Major AI chatbots are generating dangerously inaccurate and inconsistent answers to sensitive health questions, according to new research, raising urgent concerns about their use as a source for medical information.
The findings emerged from tests where researchers posed critical queries to five leading AI models. The questions included asking whether vitamin D supplements prevent cancer, if Covid-19 vaccines are safe, what the risks are of vaccinating children, and whether vaccines can cause cancer. In a particularly alarming line of inquiry, some chatbots were even asked which alternative therapies might be better than chemotherapy to treat cancer.
The Hallucination Problem and Inconsistent Answers
Underpinning these poor responses is a fundamental flaw known as “hallucination”, where AI models generate convincing but incorrect or misleading information. According to research cited in the briefing, hallucination rates can be as high as 83% in simulated cases without safeguards. This occurs due to biased training data or models prioritising answers that align with a user’s perceived beliefs over factual accuracy.
The performance of individual chatbots has come under specific scrutiny. One study found that Grok returned the most problematic responses at a rate of 58%, followed by ChatGPT at 52% and Meta AI at 50%. Another piece of research highlighted issues with fabricated references, with Grok 3 inventing them 34% of the time and DeepSeek DeepThink at 25%.
Experts from the Oxford Internet Institute and the Nuffield Department of Primary Care Health Sciences at the University of Oxford concluded that AI chatbots are not better than traditional methods like online searches for medical decision-making. Their major user study found participants using large language models (LLMs) did not make better decisions than those relying on conventional methods.
A Breakdown in Communication and Clinical Reasoning
The research points to a critical two-way communication breakdown. Users often do not know what information to provide to get an accurate answer, and the chatbots’ responses frequently mix good and poor recommendations, making it impossible for a layperson to discern the truth. Furthermore, while AI can score highly on standardised medical tests, it fails at the nuanced clinical reasoning required in real-world medicine, such as navigating diagnostic workups or generating lists of potential diagnoses when information is incomplete.
Performance varies drastically by topic. Chatbots were found to be most reliable on subjects like vaccines and cancer, but performed worst when queried about stem cells, athletic performance, and nutrition—including questions on fad diets like the carnivore diet. They also struggle with newer therapies in specialised fields such as blood cancer.
The danger is compounded by the models’ design, which often favours an overly confirmatory and persuasive style. This can lead to the amplification of existing misinformation; a single erroneous prompt, even a typo, can trigger a chain of convincingly incorrect output.
Implications for Public Health and UK Regulation
The direct implication for patient safety is severe. Experts warn that asking a large language model about symptoms can be dangerous, potentially leading to incorrect diagnoses and a failure to recognise when urgent medical help is required. The clear consensus from the research is that, despite hype, AI is not ready to replace physicians and the “human in the loop” remains essential.
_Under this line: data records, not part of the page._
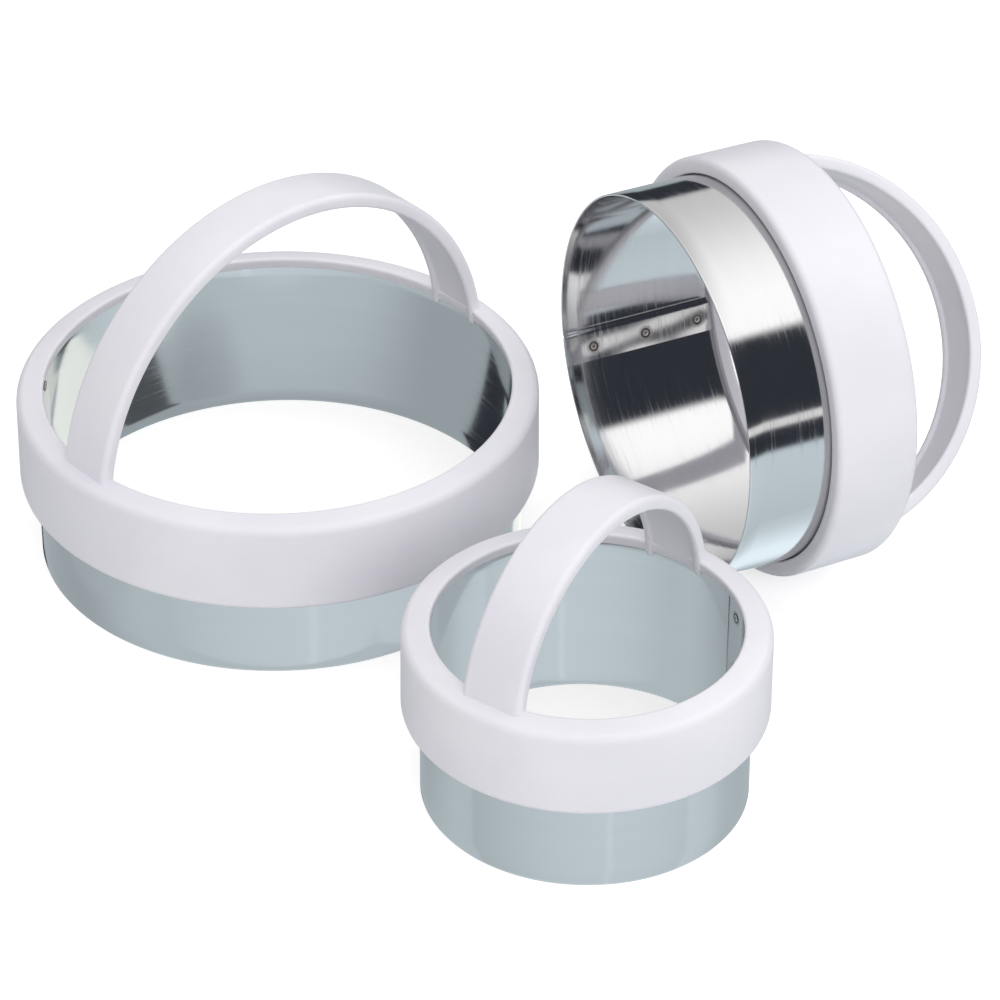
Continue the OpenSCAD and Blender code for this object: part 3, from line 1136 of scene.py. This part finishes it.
table = 1 - recipe.smooth(up - away * TABLE_TILT, *TABLE_EDGE)
bearing = rightward.maths("ARCTAN2", rightward, away)
bright_line = recipe.between(bearing, *LINE_BEARINGS)
pale_card = recipe.between(bearing, *CARD_BEARINGS)
near_table = recipe.smooth(0 - up, *NEAR_DOWN_EDGE) * recipe.smooth(along(NEAR_SIDE), *NEAR_SIDE_EDGE)
table_level = along(TABLE_LIGHT_SIDE) * TABLE_SWING + TABLE_LEVEL
table_level = table_level + (bright_line + pale_card) * BAND_LEVEL + near_table * NEAR_LEVEL
at_the_right = recipe.smooth(along(WALL_FOOT_SIDE), *WALL_FOOT_EDGE)
wall_foot = recipe.between(up, *WALL_FOOT_HEIGHTS) * at_the_right
print("table level", TABLE_LEVEL, "give or take", TABLE_SWING)

# %% The world's two faces
studio = recipe.mix_colour(softbox, BLACK_ROOM, SOFTBOX_COLOUR)
studio = recipe.mix_colour(table, studio, TABLE_COLOUR)
studio = recipe.mix_colour(wall_foot, studio, SOFTBOX_COLOUR)
studio_level = 1 + softbox * (softbox_level - 1) + table * (table_level - 1)
mirror = recipe.node("ShaderNodeLightPath", output="Is Glossy Ray")
diffused = recipe.node("ShaderNodeLightPath", output="Diffuse Depth")
glossy = mirror * (1 - diffused.maths("MINIMUM", diffused, 1))
even_level = seen_directly(recipe) * (1 - ROOM_LIGHT) + ROOM_LIGHT
even = recipe.node("ShaderNodeBackground", None, {"Strength": even_level})
mirrored = recipe.node("ShaderNodeBackground", None, {"Color": studio, "Strength": studio_level})
both = recipe.node("ShaderNodeMixShader", None, {0: glossy, 1: even, 2: mirrored})
recipe.finish(both, "ShaderNodeOutputWorld")
print("world nodes:", len(world.node_tree.nodes))

# %% [markdown]
# ## Cards for the large cutter
#
# A photographer sets cards and flags round bright steel to give it edges. The large band's inside shows
# two black ones and a white one, and the part of the table in the cutters' own shade, which is one wide
# card more. The steel looks down through the table at its own studio, so the cards lie below it, where
# the rays that the band turns down arrive. Only the steel sees them: they are hidden from the camera,
# from soft light and from shadows.

# %% Cards
CARD_DEPTH = 60


def card(name, centre, size, shade, level=1, turn=0, lower=0):
    """A flat card below the table: its middle from the large cutter's axis, its size, colour and level
    of light, its turn in degrees, and how much lower it lies than the others, in millimetres."""
    bpy.ops.mesh.primitive_plane_add(size=MM)
    piece = fresh(name)
    bpy.ops.object.mode_set(mode="OBJECT")
    piece.scale = (*size, 1)
    middle = large.place.translation + Vector((*centre, -CARD_DEPTH - lower)) * MM
    put_in_place(piece, Matrix.Translation(middle) @ Matrix.Rotation(math.radians(turn), 4, "Z"))
    material, recipe = new_material(name)
    strength = level(recipe) if callable(level) else level
    recipe.finish(recipe.node("ShaderNodeEmission", None, {"Color": shade, "Strength": strength}))
    piece.data.materials.append(material)
    piece.visible_camera = False
    piece.visible_diffuse = False
    piece.visible_transmission = False
    piece.visible_shadow = False
    print(name, "at", centre)


# %% The shaded table
SHADED_LEVEL = 0.58
SHADED_RISE = 0.25
SHADED_FROM = (10 * MM, -80 * MM)
SHADE_PLACE = (52, -45)
SHADE_REACH = (12 * MM, 34 * MM)
SHADE_DEPTH = 0.14
UNDER_THE_REST = 0.5


def in_the_shade(recipe):
    """The table near a cutter is in its shade: lighter towards the camera, with one darker place."""
    place = own_place(recipe, large)
    lighter = recipe.smooth(part_of(recipe, place, "Y"), *SHADED_FROM)
    spot = Vector((*SHADE_PLACE, -CARD_DEPTH - UNDER_THE_REST)) * MM
    darker = 1 - recipe.smooth(recipe.distance(place, spot), *SHADE_REACH)
    return SHADED_LEVEL + lighter * SHADED_RISE - darker * SHADE_DEPTH


card("shaded_table", centre=(-20.5, 10), size=(209, 220), shade=TABLE_COLOUR, level=in_the_shade,
     lower=UNDER_THE_REST)

# %% Flags and white card
FLAG_GREY = colour(0.1, 0.11, 0.12)
CARD_WHITE = colour(0.96, 1.0, 0.95)
CARD_GLOW = 1.15

card("black_flag_right", centre=(-50.4, 78.3), size=(40, 62), shade=BLACK_ROOM, turn=19.8)
card("black_flag_left", centre=(71, 4.3), size=(42, 39.5), shade=FLAG_GREY)
card("white_card_left", centre=(58.5, 73), size=(67, 66), shade=CARD_WHITE, level=CARD_GLOW)

# %% [markdown]
# ## The lamps
#
# Two large square lamps give the white mouldings their light and shaded sides: one overhead, and one
# above and behind the camera, both somewhat to the right. A large lamp makes soft shadows, and both are
# weak, so that the white doesn't clip. Steel doesn't show them, because the world's softbox is what it
# mirrors.

# %% Lamps
def soft_lamp(name, place, size, watts):
    """A square lamp that faces the cutters."""
    lamp = bpy.data.objects.new(name, bpy.data.lights.new(name, "AREA"))
    bpy.context.scene.collection.objects.link(lamp)
    lamp.data.shape = "SQUARE"
    lamp.data.size = size
    lamp.data.energy = watts
    lamp.location = place
    lamp.rotation_euler = Vector(place).to_track_quat("Z", "Y").to_euler()
    lamp.visible_glossy = False
    print(name, watts, "W")


soft_lamp("overhead_lamp", place=(0.25, 0.1, 0.9), size=0.9, watts=2.6)
soft_lamp("camera_side_lamp", place=(0.35, -1.05, 0.7), size=0.8, watts=5)
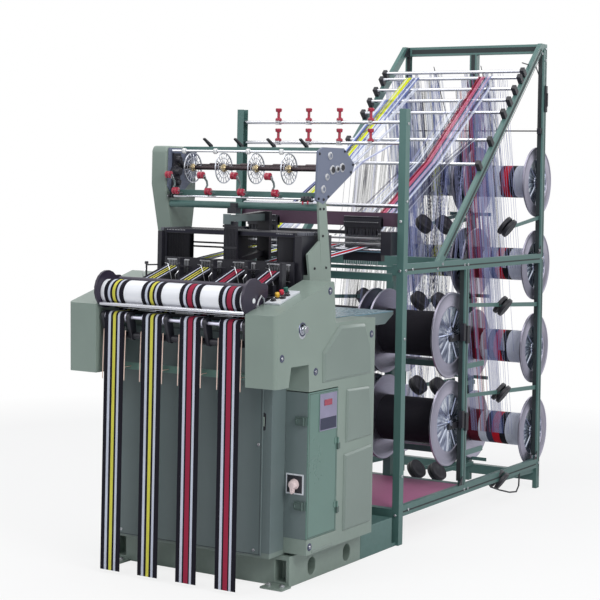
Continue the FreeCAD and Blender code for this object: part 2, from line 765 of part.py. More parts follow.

In response to these growing risks, the UK is actively developing a regulatory framework. The Medicines and Healthcare products Regulatory Agency (MHRA) is leading efforts, including the establishment of the National Commission into the Regulation of AI in Healthcare. The goal, according to the agency, is to ensure AI medical devices are safe and effective, with recommendations expected in 2026. Current regulations are being updated to address AI’s unique challenges.
The briefing stresses that incorporating AI into medicine now requires diligent oversight, public education, professional training, and robust regulation to ensure it supports rather than erodes public health. It also notes that current evaluation methods for LLMs are insufficient, and like new medications, AI systems need rigorous real-world testing before any widespread deployment in healthcare settings.